GIVEN TASK -
Write out the whole listing exactly as it stands.

DATASET SECTION -
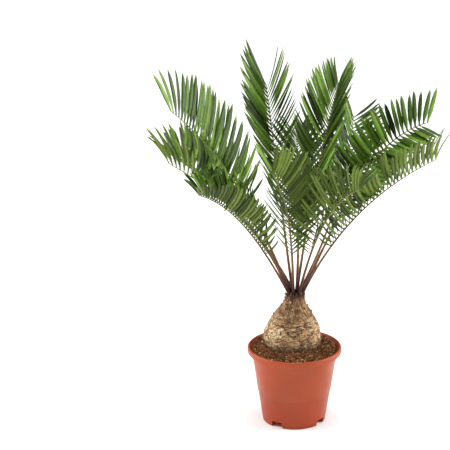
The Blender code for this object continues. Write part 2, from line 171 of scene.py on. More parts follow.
# Foot is in millimetres from the neck's centre. Angles are degrees: azimuth from +X towards +Y,
# lean and tip_lean from the vertical, sway the turn of azimuth along the frond, lift how far the
# leaflets rise from the flat, roll the twist of the blade. first is the share of the length where the
# leaflets start, leaflet their length, open_first and open_tip their angle to the stalk there and at
# the tip, close how far the last ones still close up, arch how far leaflets curve forwards and fade
# how much shorter they are at the tip, both as a share of their length. The leaflets of the minus and
# the plus side end at the shares end_minus and end_plus of the blade, and turn_minus and turn_plus
# twist them on themselves.
Frond = namedtuple(
    "Frond",
    "name foot_x foot_y azimuth length lean tip_lean sway bend lift roll first leaflet"
    " open_first open_tip close arch fade end_minus end_plus turn_minus turn_plus",
)
FRONDS = (
    Frond(
        "frond_low_left", -10.8, -6, 212, 0.351, 29.8, 67.2, 24.5, 1.75, 54, -23,
        0.30, 0.084, 69, 39, 0, 0.24, 0.28, 1, 1, 0, 0,
    ),
    Frond(
        "frond_far_left", -12, 1, 192, 0.343, 19.2, 61.5, -17, 0.95, 62, -2,
        0.54, 0.102, 92, 44, 0, 0.22, 0.28, 1, 1, 0, 0,
    ),
    Frond(
        "frond_upper_left", -10.8, 8, 194, 0.4625, 21.5, 49.8, 25.5, 1.57, 16, -48,
        0.44, 0.107, 82, 81, 42, 0.11, 0.28, 0.86, 1, -20, -12,
    ),
    Frond(
        "frond_back_left", -4.5, 12.5, 150, 0.345, 32, 72, -8, 1, 42, 0,
        0.54, 0.088, 80, 42, 0, 0.20, 0.28, 1, 1, 0, 0,
    ),
    Frond(
        "frond_top_left", -5.2, 4.8, 106, 0.394, 28.5, 40.5, -6, 1.9, 51, -9,
        0.56, 0.096, 66, 44, 6, 0.20, 0.06, 1, 0.98, 25, -22,
    ),
    Frond(
        "frond_front", -4, -8, 265, 0.303, 14, 44, -26, 2, 51, 6,
        0.30, 0.090, 88, 44, 0, 0.18, 0.22, 1, 1, 30, -30,
    ),
    Frond(
        "frond_back", 3, 12, 86, 0.360, 30, 76, 6, 0.8, 40, 0,
        0.30, 0.090, 78, 42, 0, 0.20, 0.28, 1, 1, 0, 0,
    ),
    Frond(
        "frond_top_right", 2.5, 2.5, 68, 0.448, 22.5, 74, 11, 1.3, 52, -3,
        0.30, 0.098, 68, 34, 0, 0.22, 0.28, 1, 1, 0, 12,
    ),
    Frond(
        "frond_mid_right", 8.5, 7.8, 54, 0.379, 48.5, 49, 28.5, 1.2, 24, 36,
        0.40, 0.094, 62, 50, 0, 0.20, 0.28, 1, 1, 20, -22,
    ),
    Frond(
        "frond_upper_right", 12.4, 2.4, 14.4, 0.401, 25.3, 82, 0.5, 3.6, 50, 55,
        0.42, 0.090, 76, 86, 12, 0.06, 0.20, 1, 0.96, 0, 0,
    ),
    Frond(
        "frond_low_right", 11.7, -5.6, 350.7, 0.370, 24.6, 61.4, 1.6, 1.18, 38, -12,
        0.30, 0.088, 80, 70, 0, 0.20, 0.10, 1, 1, 30, 0,
    ),
    Frond(
        "frond_front_right", 5.7, -9, 310, 0.316, 18, 62.5, -5, 1.7, 57, -10,
        0.30, 0.078, 88, 39, 0, 0.20, 0.28, 1, 1, 0, 0,
    ),
)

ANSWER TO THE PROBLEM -
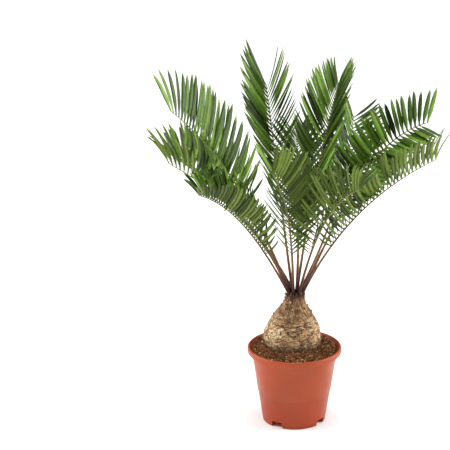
The Blender code for this object continues. Write part 2, from line 171 of scene.py on. More parts follow.
# Foot is in millimetres from the neck's centre. Angles are degrees: azimuth from +X towards +Y,
# lean and tip_lean from the vertical, sway the turn of azimuth along the frond, lift how far the
# leaflets rise from the flat, roll the twist of the blade. first is the share of the length where the
# leaflets start, leaflet their length, open_first and open_tip their angle to the stalk there and at
# the tip, close how far the last ones still close up, arch how far leaflets curve forwards and fade
# how much shorter they are at the tip, both as a share of their length. The leaflets of the minus and
# the plus side end at the shares end_minus and end_plus of the blade, and turn_minus and turn_plus
# twist them on themselves.
Frond = namedtuple(
    "Frond",
    "name foot_x foot_y azimuth length lean tip_lean sway bend lift roll first leaflet"
    " open_first open_tip close arch fade end_minus end_plus turn_minus turn_plus",
)
FRONDS = (
    Frond(
        "frond_low_left", -10.8, -6, 212, 0.351, 29.8, 67.2, 24.5, 1.75, 54, -23,
        0.30, 0.084, 69, 39, 0, 0.24, 0.28, 1, 1, 0, 0,
    ),
    Frond(
        "frond_far_left", -12, 1, 192, 0.343, 19.2, 61.5, -17, 0.95, 62, -2,
        0.54, 0.102, 92, 44, 0, 0.22, 0.28, 1, 1, 0, 0,
    ),
    Frond(
        "frond_upper_left", -10.8, 8, 194, 0.4625, 21.5, 49.8, 25.5, 1.57, 16, -48,
        0.44, 0.107, 82, 81, 42, 0.11, 0.28, 0.86, 1, -20, -12,
    ),
    Frond(
        "frond_back_left", -4.5, 12.5, 150, 0.345, 32, 72, -8, 1, 42, 0,
        0.54, 0.088, 80, 42, 0, 0.20, 0.28, 1, 1, 0, 0,
    ),
    Frond(
        "frond_top_left", -5.2, 4.8, 106, 0.394, 28.5, 40.5, -6, 1.9, 51, -9,
        0.56, 0.096, 66, 44, 6, 0.20, 0.06, 1, 0.98, 25, -22,
    ),
    Frond(
        "frond_front", -4, -8, 265, 0.303, 14, 44, -26, 2, 51, 6,
        0.30, 0.090, 88, 44, 0, 0.18, 0.22, 1, 1, 30, -30,
    ),
    Frond(
        "frond_back", 3, 12, 86, 0.360, 30, 76, 6, 0.8, 40, 0,
        0.30, 0.090, 78, 42, 0, 0.20, 0.28, 1, 1, 0, 0,
    ),
    Frond(
        "frond_top_right", 2.5, 2.5, 68, 0.448, 22.5, 74, 11, 1.3, 52, -3,
        0.30, 0.098, 68, 34, 0, 0.22, 0.28, 1, 1, 0, 12,
    ),
    Frond(
        "frond_mid_right", 8.5, 7.8, 54, 0.379, 48.5, 49, 28.5, 1.2, 24, 36,
        0.40, 0.094, 62, 50, 0, 0.20, 0.28, 1, 1, 20, -22,
    ),
    Frond(
        "frond_upper_right", 12.4, 2.4, 14.4, 0.401, 25.3, 82, 0.5, 3.6, 50, 55,
        0.42, 0.090, 76, 86, 12, 0.06, 0.20, 1, 0.96, 0, 0,
    ),
    Frond(
        "frond_low_right", 11.7, -5.6, 350.7, 0.370, 24.6, 61.4, 1.6, 1.18, 38, -12,
        0.30, 0.088, 80, 70, 0, 0.20, 0.10, 1, 1, 30, 0,
    ),
    Frond(
        "frond_front_right", 5.7, -9, 310, 0.316, 18, 62.5, -5, 1.7, 57, -10,
        0.30, 0.078, 88, 39, 0, 0.20, 0.28, 1, 1, 0, 0,
    ),
)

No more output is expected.